Aim: Copy nothing but the lines below running from the line containing "Turn this picture" through the line containing "import Module from", both end lines included.

[Extracted records]
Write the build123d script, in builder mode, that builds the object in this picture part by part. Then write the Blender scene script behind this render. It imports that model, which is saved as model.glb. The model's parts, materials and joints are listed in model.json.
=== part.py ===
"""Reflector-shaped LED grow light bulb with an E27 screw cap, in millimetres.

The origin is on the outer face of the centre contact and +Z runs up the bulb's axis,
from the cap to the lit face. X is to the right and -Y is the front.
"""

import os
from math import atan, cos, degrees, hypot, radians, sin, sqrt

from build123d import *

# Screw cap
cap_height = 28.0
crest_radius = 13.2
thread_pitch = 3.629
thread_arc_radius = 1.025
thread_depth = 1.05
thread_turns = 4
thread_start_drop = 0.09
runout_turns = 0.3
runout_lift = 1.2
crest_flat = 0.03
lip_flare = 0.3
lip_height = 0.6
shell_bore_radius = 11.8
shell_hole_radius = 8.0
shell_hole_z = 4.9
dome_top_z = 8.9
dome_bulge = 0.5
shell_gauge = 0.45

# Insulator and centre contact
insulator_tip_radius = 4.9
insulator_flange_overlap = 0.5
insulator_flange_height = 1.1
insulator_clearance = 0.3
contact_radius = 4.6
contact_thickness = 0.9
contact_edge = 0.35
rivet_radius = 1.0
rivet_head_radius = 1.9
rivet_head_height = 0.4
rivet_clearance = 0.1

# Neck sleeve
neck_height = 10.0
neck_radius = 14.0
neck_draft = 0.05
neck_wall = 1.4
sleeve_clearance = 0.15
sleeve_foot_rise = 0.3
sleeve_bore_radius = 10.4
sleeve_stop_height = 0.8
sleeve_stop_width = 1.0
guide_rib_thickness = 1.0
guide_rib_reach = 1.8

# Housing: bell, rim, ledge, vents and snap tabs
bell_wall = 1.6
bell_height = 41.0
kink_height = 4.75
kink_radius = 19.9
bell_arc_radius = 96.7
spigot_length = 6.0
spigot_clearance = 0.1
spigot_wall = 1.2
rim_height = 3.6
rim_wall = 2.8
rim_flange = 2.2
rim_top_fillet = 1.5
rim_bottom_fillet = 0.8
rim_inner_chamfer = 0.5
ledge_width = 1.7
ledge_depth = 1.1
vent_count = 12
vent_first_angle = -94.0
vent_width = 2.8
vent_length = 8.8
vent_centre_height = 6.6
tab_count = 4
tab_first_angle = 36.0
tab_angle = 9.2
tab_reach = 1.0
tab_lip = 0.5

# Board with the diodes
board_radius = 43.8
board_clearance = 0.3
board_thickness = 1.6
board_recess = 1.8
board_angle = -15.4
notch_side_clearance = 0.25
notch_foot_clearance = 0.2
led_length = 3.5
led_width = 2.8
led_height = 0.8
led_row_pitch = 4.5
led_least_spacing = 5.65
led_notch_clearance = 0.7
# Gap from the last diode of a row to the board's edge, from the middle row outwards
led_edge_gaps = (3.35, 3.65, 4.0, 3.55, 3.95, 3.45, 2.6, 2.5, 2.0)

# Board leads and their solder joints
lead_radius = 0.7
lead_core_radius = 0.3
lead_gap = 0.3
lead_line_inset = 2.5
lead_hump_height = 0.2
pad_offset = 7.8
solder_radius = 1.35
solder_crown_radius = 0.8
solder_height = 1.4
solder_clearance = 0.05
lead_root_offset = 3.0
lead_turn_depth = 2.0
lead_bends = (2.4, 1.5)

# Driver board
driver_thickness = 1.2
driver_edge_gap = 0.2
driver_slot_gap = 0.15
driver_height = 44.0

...

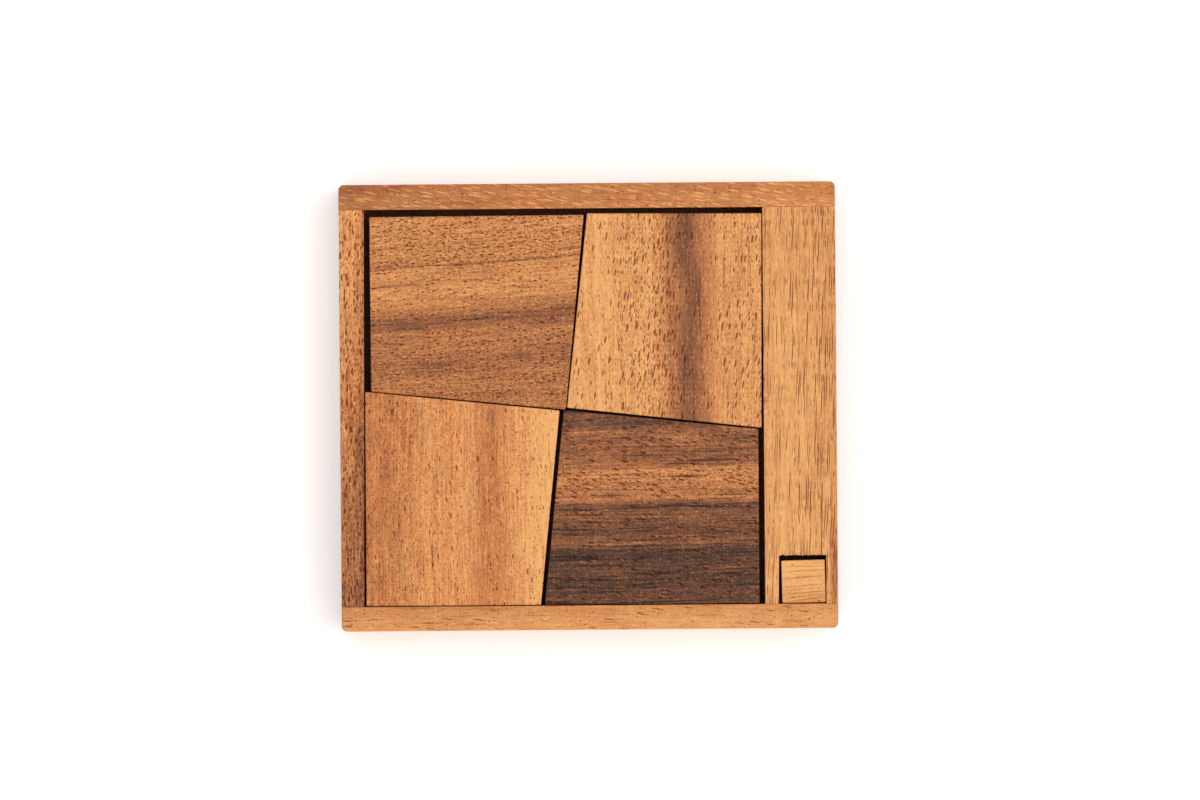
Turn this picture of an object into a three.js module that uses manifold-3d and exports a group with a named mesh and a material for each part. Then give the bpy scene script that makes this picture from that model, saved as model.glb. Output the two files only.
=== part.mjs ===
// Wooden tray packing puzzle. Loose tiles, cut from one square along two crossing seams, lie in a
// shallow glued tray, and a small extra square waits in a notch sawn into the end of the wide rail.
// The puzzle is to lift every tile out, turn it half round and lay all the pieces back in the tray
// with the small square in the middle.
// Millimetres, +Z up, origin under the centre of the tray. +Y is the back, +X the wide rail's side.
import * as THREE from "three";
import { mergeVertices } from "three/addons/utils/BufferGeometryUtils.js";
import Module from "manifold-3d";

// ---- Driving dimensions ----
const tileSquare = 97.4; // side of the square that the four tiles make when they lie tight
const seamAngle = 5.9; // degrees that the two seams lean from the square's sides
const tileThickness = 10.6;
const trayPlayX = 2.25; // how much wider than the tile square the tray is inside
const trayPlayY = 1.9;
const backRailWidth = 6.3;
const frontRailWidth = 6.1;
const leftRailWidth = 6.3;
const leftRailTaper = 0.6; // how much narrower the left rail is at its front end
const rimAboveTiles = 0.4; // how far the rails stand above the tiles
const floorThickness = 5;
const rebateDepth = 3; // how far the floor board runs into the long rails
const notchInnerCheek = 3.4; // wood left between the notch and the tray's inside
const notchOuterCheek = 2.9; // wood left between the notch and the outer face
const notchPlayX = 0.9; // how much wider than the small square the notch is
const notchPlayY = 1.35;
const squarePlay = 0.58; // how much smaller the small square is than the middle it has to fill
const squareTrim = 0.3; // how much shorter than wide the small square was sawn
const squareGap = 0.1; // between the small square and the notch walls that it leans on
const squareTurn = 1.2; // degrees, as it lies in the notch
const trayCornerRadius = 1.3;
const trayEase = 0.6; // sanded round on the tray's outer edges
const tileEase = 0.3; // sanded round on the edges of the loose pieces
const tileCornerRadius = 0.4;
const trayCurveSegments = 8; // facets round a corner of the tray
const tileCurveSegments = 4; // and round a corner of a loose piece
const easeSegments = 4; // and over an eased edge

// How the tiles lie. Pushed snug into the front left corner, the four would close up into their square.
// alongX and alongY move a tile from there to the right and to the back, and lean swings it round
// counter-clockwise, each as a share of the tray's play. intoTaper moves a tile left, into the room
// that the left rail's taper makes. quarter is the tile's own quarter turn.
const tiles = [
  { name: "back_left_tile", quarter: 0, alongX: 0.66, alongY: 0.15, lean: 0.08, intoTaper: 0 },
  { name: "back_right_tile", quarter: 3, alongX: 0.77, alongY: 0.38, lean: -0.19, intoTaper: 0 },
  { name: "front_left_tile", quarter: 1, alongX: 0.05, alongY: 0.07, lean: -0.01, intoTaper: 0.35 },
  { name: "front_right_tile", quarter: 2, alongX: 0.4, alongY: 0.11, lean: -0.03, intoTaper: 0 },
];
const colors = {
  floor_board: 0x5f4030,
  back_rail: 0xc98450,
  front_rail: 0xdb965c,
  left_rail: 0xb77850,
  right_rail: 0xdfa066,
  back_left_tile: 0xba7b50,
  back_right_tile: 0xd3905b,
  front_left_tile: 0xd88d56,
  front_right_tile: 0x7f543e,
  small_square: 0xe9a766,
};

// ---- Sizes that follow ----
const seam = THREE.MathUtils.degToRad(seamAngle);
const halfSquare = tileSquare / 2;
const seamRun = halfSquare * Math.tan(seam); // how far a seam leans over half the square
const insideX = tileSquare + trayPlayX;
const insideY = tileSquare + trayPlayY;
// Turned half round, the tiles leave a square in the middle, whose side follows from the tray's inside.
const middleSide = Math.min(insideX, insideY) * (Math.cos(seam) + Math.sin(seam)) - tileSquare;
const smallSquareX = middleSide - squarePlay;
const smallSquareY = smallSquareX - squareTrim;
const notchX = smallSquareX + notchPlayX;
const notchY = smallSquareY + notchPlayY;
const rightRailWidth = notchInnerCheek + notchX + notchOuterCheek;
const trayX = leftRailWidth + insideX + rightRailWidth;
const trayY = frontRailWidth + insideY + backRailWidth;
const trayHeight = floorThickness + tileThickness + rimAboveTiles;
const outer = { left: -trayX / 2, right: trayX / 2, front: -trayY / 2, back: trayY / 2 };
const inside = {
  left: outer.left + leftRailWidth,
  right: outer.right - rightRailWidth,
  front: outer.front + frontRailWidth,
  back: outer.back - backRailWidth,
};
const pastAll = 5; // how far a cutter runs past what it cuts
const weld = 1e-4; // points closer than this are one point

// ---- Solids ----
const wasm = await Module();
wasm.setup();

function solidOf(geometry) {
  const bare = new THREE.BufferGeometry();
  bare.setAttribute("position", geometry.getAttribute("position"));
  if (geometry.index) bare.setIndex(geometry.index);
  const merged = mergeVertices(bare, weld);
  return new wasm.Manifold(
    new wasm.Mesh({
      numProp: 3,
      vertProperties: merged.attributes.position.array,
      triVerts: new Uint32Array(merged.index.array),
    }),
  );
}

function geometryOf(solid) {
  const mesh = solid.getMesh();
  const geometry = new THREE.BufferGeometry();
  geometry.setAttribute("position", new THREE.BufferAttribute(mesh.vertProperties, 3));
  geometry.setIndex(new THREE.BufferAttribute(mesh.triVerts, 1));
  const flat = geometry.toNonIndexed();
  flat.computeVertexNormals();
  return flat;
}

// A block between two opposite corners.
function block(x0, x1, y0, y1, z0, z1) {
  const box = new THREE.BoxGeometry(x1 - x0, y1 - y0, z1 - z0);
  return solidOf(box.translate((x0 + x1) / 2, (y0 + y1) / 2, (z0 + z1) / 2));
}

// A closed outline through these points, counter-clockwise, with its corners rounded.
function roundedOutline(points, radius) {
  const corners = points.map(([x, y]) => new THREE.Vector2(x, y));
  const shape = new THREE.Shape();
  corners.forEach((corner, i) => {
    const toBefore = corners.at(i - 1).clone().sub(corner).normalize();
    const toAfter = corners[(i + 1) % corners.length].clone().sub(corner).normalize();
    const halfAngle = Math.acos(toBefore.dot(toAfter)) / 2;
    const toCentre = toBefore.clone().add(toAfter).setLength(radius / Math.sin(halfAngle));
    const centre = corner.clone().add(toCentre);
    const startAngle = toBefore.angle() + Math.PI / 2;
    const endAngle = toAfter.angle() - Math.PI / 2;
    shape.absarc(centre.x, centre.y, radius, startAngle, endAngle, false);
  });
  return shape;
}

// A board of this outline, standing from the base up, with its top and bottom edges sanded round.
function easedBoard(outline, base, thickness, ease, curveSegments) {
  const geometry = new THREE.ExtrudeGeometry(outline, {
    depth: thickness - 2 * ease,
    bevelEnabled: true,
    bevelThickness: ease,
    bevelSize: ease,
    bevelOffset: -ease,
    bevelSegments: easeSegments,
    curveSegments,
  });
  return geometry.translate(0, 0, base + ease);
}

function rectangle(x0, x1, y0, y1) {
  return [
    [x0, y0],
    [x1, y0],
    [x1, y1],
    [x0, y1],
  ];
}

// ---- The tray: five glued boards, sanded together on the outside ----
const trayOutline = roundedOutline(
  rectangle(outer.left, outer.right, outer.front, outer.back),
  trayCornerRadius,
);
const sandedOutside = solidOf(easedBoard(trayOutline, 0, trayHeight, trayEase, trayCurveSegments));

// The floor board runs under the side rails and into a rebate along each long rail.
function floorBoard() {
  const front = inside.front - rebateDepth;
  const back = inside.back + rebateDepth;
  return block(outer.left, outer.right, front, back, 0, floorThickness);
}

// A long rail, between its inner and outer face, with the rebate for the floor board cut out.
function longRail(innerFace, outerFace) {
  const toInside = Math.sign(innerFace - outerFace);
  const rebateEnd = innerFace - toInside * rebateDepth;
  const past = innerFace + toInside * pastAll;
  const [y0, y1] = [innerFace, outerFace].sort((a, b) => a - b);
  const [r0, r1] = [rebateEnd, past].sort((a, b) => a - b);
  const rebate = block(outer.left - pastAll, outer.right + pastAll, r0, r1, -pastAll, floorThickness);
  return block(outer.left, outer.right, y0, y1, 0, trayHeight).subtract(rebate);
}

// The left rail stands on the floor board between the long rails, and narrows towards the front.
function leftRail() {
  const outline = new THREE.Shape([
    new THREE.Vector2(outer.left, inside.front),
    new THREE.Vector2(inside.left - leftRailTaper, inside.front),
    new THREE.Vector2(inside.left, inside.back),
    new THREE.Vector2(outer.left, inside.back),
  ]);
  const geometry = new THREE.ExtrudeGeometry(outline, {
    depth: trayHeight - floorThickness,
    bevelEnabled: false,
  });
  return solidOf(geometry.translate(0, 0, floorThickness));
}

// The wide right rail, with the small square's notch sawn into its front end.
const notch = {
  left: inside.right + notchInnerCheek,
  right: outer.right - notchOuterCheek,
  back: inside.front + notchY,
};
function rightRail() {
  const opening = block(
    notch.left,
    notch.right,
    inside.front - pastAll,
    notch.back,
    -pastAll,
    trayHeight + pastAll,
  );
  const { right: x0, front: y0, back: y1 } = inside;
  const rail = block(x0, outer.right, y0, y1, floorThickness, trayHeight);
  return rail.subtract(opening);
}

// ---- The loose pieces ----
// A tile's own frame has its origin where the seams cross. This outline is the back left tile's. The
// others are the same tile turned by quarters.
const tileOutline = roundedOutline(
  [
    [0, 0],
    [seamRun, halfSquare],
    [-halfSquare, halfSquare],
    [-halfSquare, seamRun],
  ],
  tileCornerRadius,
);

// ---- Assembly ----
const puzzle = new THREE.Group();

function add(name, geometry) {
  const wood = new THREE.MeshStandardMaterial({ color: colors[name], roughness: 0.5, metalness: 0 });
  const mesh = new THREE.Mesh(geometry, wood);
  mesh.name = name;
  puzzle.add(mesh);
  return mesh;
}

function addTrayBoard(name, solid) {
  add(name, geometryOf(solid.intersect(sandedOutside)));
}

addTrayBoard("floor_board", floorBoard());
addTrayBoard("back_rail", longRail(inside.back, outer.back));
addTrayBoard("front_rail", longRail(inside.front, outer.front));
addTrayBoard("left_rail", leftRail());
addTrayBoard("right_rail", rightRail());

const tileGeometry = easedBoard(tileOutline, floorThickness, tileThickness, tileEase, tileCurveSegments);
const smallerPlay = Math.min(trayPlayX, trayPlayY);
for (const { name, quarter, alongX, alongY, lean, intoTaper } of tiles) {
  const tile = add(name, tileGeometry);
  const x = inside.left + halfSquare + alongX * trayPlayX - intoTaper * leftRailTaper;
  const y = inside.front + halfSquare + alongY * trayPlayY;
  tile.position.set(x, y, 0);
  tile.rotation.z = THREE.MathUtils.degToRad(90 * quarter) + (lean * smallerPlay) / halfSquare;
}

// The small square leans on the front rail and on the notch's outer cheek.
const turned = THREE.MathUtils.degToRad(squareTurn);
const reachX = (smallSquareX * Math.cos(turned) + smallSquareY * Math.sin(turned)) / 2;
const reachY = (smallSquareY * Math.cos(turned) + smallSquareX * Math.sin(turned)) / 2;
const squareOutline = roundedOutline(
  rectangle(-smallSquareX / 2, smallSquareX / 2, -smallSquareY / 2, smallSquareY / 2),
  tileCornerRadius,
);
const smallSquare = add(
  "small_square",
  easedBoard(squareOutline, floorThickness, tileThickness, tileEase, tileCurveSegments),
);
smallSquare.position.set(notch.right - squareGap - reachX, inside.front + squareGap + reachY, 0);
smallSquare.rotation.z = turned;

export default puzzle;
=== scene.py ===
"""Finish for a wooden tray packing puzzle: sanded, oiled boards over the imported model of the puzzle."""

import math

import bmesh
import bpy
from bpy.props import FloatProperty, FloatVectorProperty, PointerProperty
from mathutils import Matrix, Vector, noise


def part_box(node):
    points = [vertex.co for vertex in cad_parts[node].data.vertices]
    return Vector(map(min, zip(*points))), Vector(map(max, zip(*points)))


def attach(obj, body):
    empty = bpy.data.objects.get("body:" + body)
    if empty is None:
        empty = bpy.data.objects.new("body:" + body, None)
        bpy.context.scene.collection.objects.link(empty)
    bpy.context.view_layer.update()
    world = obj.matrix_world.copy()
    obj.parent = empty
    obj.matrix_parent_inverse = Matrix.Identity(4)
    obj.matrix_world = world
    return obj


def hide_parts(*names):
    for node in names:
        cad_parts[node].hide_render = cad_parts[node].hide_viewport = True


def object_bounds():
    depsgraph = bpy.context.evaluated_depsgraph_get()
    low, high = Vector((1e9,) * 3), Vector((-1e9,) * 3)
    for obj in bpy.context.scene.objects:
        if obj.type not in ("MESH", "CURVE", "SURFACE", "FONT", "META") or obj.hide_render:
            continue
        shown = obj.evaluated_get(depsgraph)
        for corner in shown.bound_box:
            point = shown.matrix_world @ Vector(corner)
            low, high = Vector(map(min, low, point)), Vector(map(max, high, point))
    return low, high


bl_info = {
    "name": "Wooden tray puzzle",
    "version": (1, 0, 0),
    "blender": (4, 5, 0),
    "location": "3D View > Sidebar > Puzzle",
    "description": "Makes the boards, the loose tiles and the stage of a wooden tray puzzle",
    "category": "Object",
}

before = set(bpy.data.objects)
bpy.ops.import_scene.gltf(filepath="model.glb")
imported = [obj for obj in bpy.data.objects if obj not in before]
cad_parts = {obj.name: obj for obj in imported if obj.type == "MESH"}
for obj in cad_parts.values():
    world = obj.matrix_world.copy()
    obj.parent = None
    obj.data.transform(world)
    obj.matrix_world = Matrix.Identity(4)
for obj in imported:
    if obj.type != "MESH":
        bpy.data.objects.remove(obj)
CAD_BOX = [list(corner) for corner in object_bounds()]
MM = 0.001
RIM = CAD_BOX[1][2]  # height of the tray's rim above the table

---

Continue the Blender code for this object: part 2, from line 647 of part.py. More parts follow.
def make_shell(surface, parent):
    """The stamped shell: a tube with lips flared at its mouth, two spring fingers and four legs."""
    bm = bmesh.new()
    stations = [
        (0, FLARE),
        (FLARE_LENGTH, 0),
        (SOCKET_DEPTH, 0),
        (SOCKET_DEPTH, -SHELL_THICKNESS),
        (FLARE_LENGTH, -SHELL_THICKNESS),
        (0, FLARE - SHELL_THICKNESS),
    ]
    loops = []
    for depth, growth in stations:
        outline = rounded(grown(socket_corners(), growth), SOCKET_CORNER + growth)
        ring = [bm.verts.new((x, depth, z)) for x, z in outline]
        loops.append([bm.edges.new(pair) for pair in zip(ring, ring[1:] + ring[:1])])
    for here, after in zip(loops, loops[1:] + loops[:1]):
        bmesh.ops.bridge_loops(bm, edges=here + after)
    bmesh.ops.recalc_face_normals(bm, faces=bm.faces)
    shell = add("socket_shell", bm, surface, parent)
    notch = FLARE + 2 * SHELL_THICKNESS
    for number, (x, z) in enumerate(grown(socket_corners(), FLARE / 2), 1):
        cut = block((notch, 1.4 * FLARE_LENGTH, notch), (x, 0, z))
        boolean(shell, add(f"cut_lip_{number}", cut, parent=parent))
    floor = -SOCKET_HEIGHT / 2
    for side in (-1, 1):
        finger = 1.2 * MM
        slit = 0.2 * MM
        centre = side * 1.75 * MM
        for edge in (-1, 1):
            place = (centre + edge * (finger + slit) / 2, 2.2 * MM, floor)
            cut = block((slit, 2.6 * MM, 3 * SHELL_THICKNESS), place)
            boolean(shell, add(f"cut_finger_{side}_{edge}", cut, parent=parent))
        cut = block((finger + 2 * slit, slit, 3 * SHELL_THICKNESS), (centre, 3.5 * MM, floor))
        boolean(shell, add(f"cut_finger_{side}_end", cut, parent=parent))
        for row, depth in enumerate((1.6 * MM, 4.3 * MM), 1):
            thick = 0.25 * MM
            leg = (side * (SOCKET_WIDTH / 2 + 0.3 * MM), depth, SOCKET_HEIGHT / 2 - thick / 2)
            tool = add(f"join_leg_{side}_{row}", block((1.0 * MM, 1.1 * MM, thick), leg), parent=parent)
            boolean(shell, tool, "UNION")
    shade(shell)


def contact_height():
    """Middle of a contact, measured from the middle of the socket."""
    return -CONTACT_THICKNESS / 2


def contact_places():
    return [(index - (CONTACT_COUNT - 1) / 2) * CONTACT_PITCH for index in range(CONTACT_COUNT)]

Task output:
Turn this picture of an object into a three.js module that uses manifold-3d and exports a group with a named mesh and a material for each part. Then give the bpy scene script that makes this picture from that model, saved as model.glb. Output the two files only.
=== part.mjs ===
// Wooden tray packing puzzle. Loose tiles, cut from one square along two crossing seams, lie in a
// shallow glued tray, and a small extra square waits in a notch sawn into the end of the wide rail.
// The puzzle is to lift every tile out, turn it half round and lay all the pieces back in the tray
// with the small square in the middle.
// Millimetres, +Z up, origin under the centre of the tray. +Y is the back, +X the wide rail's side.
import * as THREE from "three";
import { mergeVertices } from "three/addons/utils/BufferGeometryUtils.js";
import Module from "manifold-3d";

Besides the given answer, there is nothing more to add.